Fuller’s attorney, Michael Fuller, who is also her cousin, says he finds the city’s legal arguments particularly unsavory—because Lydia Fuller was shot shortly after Portland riot cops began concealing their identities.

On June 6, hours before police deployed the projectile at Fuller, East Precinct Commander Erica Hurley sent an email with the subject line “name tag changes” to managers, instructing them to advise their sergeants and officers “as soon as possible” that they could tape over their name tags with their personnel numbers, effectively concealing their identities. (PPB has argued this policy was necessary to prevent the doxxing of police by leftist protesters.)

“It seems kind of like ‘gotcha law’ to me,” Michael Fuller says. “It seems very purposeful to me that the city has a policy of shielding the identity of its officers, and then makes the legal argument that the citizens shouldn’t be allowed compensation because they can’t identify the officers.”

To be sure, Lydia Fuller couldn’t have read the name tags of officers from the distance at which she was shot. In her testimony, she described walking with her partner briskly toward their car after the Portland police announced themselves over the sound truck and ordered the crowd to disperse and head southwest.
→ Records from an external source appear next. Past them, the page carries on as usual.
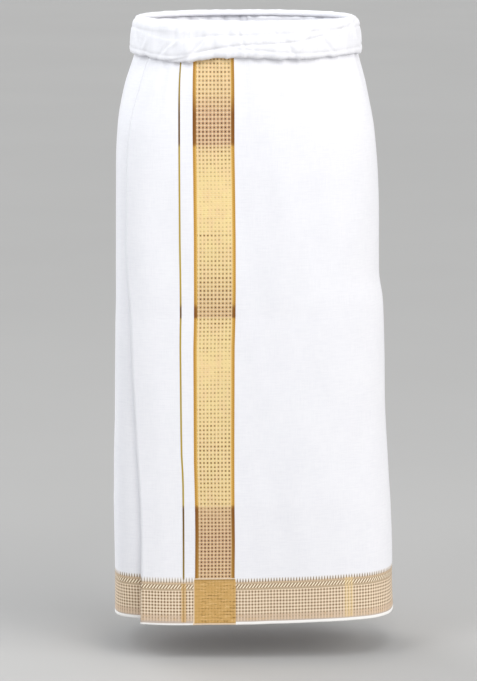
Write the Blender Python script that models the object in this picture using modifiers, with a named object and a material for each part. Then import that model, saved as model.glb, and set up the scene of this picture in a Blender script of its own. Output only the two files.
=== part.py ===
"""A white double dhoti as worn: one long cloth wound round the hips and rolled at the waist.

Metres, +Z up. The front of the garment faces -Y. The origin is the middle of the waist, where
the rolled top holds the cloth. The cloth is wound anticlockwise, seen from above: it starts at
the free edge at the left of the front, goes over the front, the right side, the back and the
left side, and then runs on under its own first turn.
"""
import math

import bmesh
import bpy
from mathutils import Vector

# Heights of the worn cloth
TOP_Z = 0.010
HEM_Z = -0.9205
BORDER_HEIGHT = 0.077

# The wall, and how far each turn lies inside the one over it
WALL = 0.0015
SEAM_GAP = 0.0003
TURN_INSET_TOP = 0.0024
TURN_INSET_HEM = 0.0070

# Near the hem the front of the inner turn leans back, towards the legs
LEAN_TOP = -0.780
LEAN_AT_HEM = 0.0140

# The zari band on the outer end, upright from waist to hem
BAND_MIDDLE_X = -0.0490
BAND_WIDTH = 0.0620

# Directions are in degrees from +X, anticlockwise from above, and run on past 360
START = 215.0
RIGHT_SEAM = 325.0
BACK_SEAM = 395.0
LEFT_SEAM = 505.0
TURN = 360.0
END = 809.0

# Level sections round the cloth: half breadths to the left and right, half depths to the front
# and back, and how square the front left, front right and back corners are (2 is an ellipse)
SECTIONS = (
    # height, left, right, front, back, square_left, square_right, square_back
    (0.020, 0.1650, 0.1640, 0.1160, 0.1180, 2.2, 2.2, 2.2),
    (-0.030, 0.1715, 0.1700, 0.1190, 0.1230, 2.3, 2.2, 2.2),
    (-0.090, 0.1910, 0.1870, 0.1240, 0.1320, 2.9, 2.4, 2.3),
    (-0.155, 0.2032, 0.2005, 0.1260, 0.1370, 3.8, 2.6, 2.3),
    (-0.265, 0.2055, 0.2070, 0.1260, 0.1340, 5.0, 2.7, 2.4),
    (-0.375, 0.2067, 0.2096, 0.1255, 0.1290, 5.5, 2.8, 2.5),
    (-0.415, 0.2072, 0.2150, 0.1255, 0.1280, 5.6, 2.8, 2.5),
    (-0.510, 0.2096, 0.2174, 0.1250, 0.1260, 5.8, 2.8, 2.5),
    (-0.615, 0.2108, 0.2192, 0.1250, 0.1260, 6.0, 2.9, 2.5),
    (-0.715, 0.2134, 0.2252, 0.1250, 0.1270, 6.0, 3.0, 2.5),
    (-0.815, 0.2130, 0.2295, 0.1250, 0.1280, 6.0, 3.1, 2.5),
    (-0.930, 0.2140, 0.2340, 0.1250, 0.1290, 6.0, 3.3, 2.5),
)

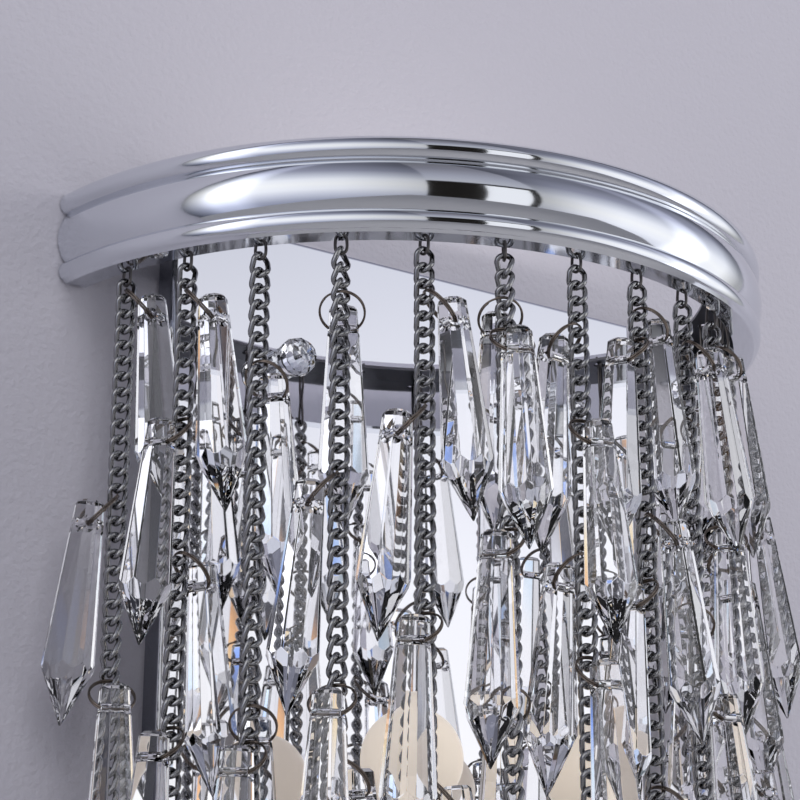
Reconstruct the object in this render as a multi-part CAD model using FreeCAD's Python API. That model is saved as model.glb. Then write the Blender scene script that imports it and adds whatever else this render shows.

They did, and that’s when they encountered a line of black-clad riot cops near the intersection of Southwest 5th Avenue and Jefferson Street.

“They were closer than they were before, but [that] was exactly the moment I got shot,” she recalled. “I’m not kidding you. It was like the quickest thing that I have—I don’t even know how they could have had enough time to see me to shoot my chest like that. Like, I turned around, and boom.”

RELATED: A Judge Blasts the City’s Justification for Hiding the Identities of Portland Riot Cops

It’s also worth noting that members of the city’s now-defunct Rapid Response Team filed more than 60 use-of-force reports for protests spanning June 6 and 7, 2020—the night Lydia Fuller was injured, public records show.

“Whoever fired that bullet was working for the city or at least at the city’s direction and serving the city’s purpose,” Michael Fuller says, “and the fact that they have disguised themselves so that it’s hard for a person in the dark to see a badge number doesn’t get them off the hook legally.”

City Attorney Robert Taylor confirmed that the case was settled this week, adding that the Portland City Council would likely vote to approve the settlement in December or January. He declined further comment.

Excerpts from the city’s deposition of Lydia Fuller in August, which the city used as evidence that her case should be tossed, show the City Attorney’s Office sought to cast doubt on whether a Portland officer had fired.

The excerpts have been edited for brevity and clarity.

Q: You do remember, though, that the announcement was telling people that they needed to leave that area?

A: Correct.

Q: Did you see, well, the Portland police use any munitions or use any other type of what you would consider force before that, before leaving?

A: We did hear, like, a loud bang, and that was probably why I didn’t hear all of the announcement on the [sound truck]. I’m just guessing because it was, like, one thing after another. “This is the Portland police, you need to leave,” and then a huge bang. That was where, like, I thought, we’ve got to go. I thought it was something dangerous, and so we just left as fast as we could.

A: The only thing I can tell you is that I know it was the Portland police.

Q: How do you know about that?

A: Their uniforms.

Q: What is it about their uniforms that you know it was a Portland police officer?

A: They were all identical and there were more than 50 of them with guns. And they were all in black, which I’ve noticed that the Portland police, they all wear black and they drive black cars.

Q: Do you know if Multnomah County officers dressed in all black?

A: No, I don’t know.

Q: OK. Do you know, were the officers wearing helmets?

A: Yes.

Q: OK. Do you know if Multnomah County officers, for example, wear helmets?

A: No.

Q: Did you notice any writing on the uniforms of the officers?

A: I do, actually. When one approached me at the end, the one that approached me after I’d been shot, I could tell everything on him said Portland police, including the helmet. Well, it just said police, but yes.

Q: Did you notice any patches on the uniforms of the officers that were standing in the line?

A: No.

Q: OK. So you didn’t notice patches on the left side or the right side?

A: No.

Q: OK. Did you notice any patches or badges on the chest?

A: No.

Q: Do you recall seeing any writing on the chest of the line of officers?

A: No.

Q: I presume then you wouldn’t know, like, what color stitching or any writing was on any of the officers, if they had any writing on them?

A: No.

Q: So I want to understand why you believe it was a Portland police officer who fired at you as opposed to a Multnomah County officer or an Oregon State Police officer or any other agencies that might have been there that night.

A: The one main thing would be the announcements that I had heard. They had made themselves clear who they were when they said, “This is the Portland police. You need to leave, otherwise,” like, something. “You have to leave.” And then, like I said, after I’d been shot, when the officer approached me, that was like a confirmation for me. It was, like, how could you just come up to me, look at me having just been shot, and treat me like you’re in a paintball game simulation or something. Like, oh, good, you have been shot. That was the most appalling moment of my entire life, especially with all of the police.